Contrast, on the other hand, the offerings of the Conservatives. I don’t just mean in the thin little document the party put out as its platform, almost self-parodying in its spray of micro-targeted tax credits in every direction. I mean over the last 10 years. What, in all seriousness, does the Harper government have to show for its time in office? I mean on the positive side. The Accountability Act, its first piece of legislation; the European and Trans-Pacific trade agreements, still unratified; its deft handling of the financial crisis, and its work over the last few years in unwinding the deficit it so rashly plunged the country into.

But, then, the Harperites were never about policy. They were about power.


15 comments:

The Mound of Sound said...

It's refreshing to hear a MSM voice put Harper's record, Canada's 10-lost years, into perspective. Coyne is right. Harper has no legacy. There's nothing he truly achieved that put a lasting stamp on the country and our people. Even those who did like the guy spoke of him as a competent shopkeeper, nothing more. The editorials endorsing Harper reflected a bar set laughably low. I suspect that partly explains the outburst of demands that an airport be named after him. They probably realize he'll be quickly forgotten, at best a footnote in Canadian history. There's no Bill of Rights, no national flag, no Charter of Rights and Freedoms, and nothing approaching these achievements for Shifty Steve to prevent him from fading into obscurity.

ron wilton said...

I guess my HDS (harper disgust syndrome) has not yet subsided because I cannot for the life of me think of anything they/he have done that would be considered a benefit to or an accomplishment for Canada or Canadians.

Owen Gray said...

Length of time in office, Mound, is no measure of greatness.

Owen Gray said...

As time goes by, ron, I suspect that historians will reach the same conclusion.

Unknown said...

"But then, the Harperites were never about policy. They were about power" You hit the nail on the head Owen. There is no Harper legacy, because there were no Harper achievments. Instead historians will be left with following Harpers attempts at destroying the Canadian government and Canadian democracy. It will be a sole discovery of Harpers pursuit and acquisition of power. A legacy of tyranny and destruction.For Canadians, 9 yrs. of Harpers governance, was 9 yrs. of living in a cultural and political wasteland.

lungta said...

he gave us 10 years to ferment
and forced us to consider
that if you drop the progressive from the conservatives
you get regressive times 10
when you get canadians of every political stripe
joining together to evict the harper style it is telling
he may have shaken us enough
to have us re-evaluate our real values
and have us re-discover voting as a way to be really heard
oh the irony
the man of no vision
gets unintended consequences
his legacy will be like a scary bedtime legend
to warn your political children
of what can happen if you don't pay attention and respond

Owen Gray said...

It would be ironic, wouldn't it lungta, if Harperism took on the same connotations as McCarthyism?

Owen Gray said...

I can't imagine, Pam, that future historians will refer to the Harper Era as a "Golden Age."

Scotian said...

I called Harper the Destroyer and Salter of the Scorched Earth because that really was his true agenda and legacy as a PM. He was never a builder unlike any other PM in our history, he had no real vision of the country in positive terms, only in negative anti-Trudeaupian terms, and therefore there is nothing really to point to as a long lasting positive achievement. Even the few Coyne comes up with are not likely to hold up over the long term scrutiny to come, the economic record will almost certainly be shown to be a mirage either through accounting tricks or resting on the legacy of the prior Lib government he replaced, and the Accountability Act was clearly for show and not substance as shown by the way Harper actually governed.

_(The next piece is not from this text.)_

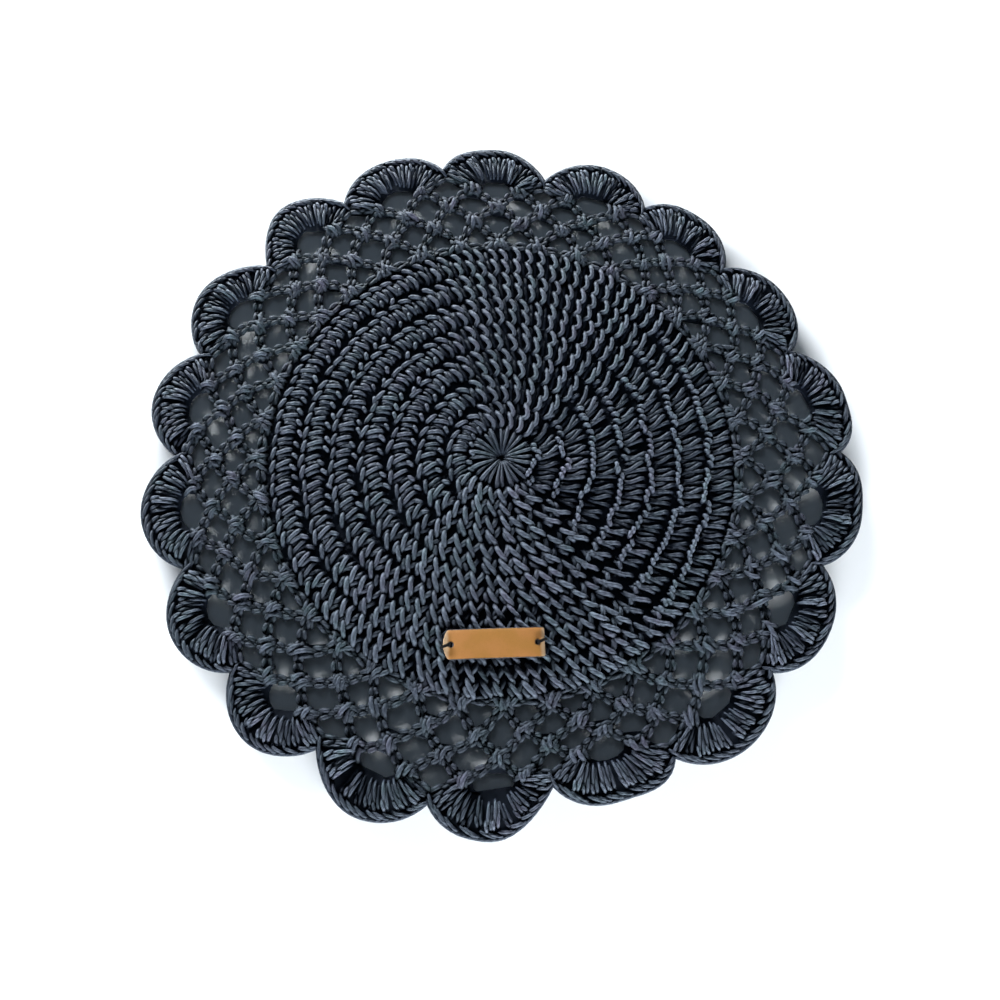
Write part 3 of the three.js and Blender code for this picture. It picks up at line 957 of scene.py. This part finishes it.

I've asked people for years now what kind of long term positive achievement has the Harper government given Canadians, and I would point to things/exmples from both Lib and PCPC PMs of years past from the Charter with Trudeau, and the Acid Rain treaty and anti-Apartheid from Mulroney, Dief's original bill of rights, Pearson's Peacekeepers, etc. To this day I've never heard anyone find something that fit the bill, nor can I think of one either. That as much as his corruption of the tools and levers of government is the true measure of the Harper legacy of government, and it is not a good one.

Owen Gray said...

When it comes to the public good, Scotian, Harper has very little to show for his ten years in power.

Unknown said...


Mound i beg to differ harpola has a lasting legacy. It goes something like this " I turned a democracy into a 'mockracy' hey hey hey. I'll make a mound out of pure B.S. the real stuff not what he is peddling in Saskatchewan and call it the harper ski hill in the winter. In the summer perhaps more fitting bull shit harper hill :>

Anonymous said...

You're forgetting his GREATEST achievement.

He divested Canada of the penny.

Anonymous-A

the salamander said...

.. suppression .. secrecy.. massive propoganda.. in support of a 'government of one' .. Who knew ? ! ?

Potemkin Village government.. painted faces along the shore.. Look! There's Steve & Laureen with Novak & Kenney !

Owen Gray said...

"Potemkin Village Government" -- an excellent phrase to describe the Harper years, salamander. The government, like the man, was a phoney.

Owen Gray said...

As former Ontario finance minister Dwight Duncan said of the late Jim Flaherty, Anon: "He was penny wise and pound foolish."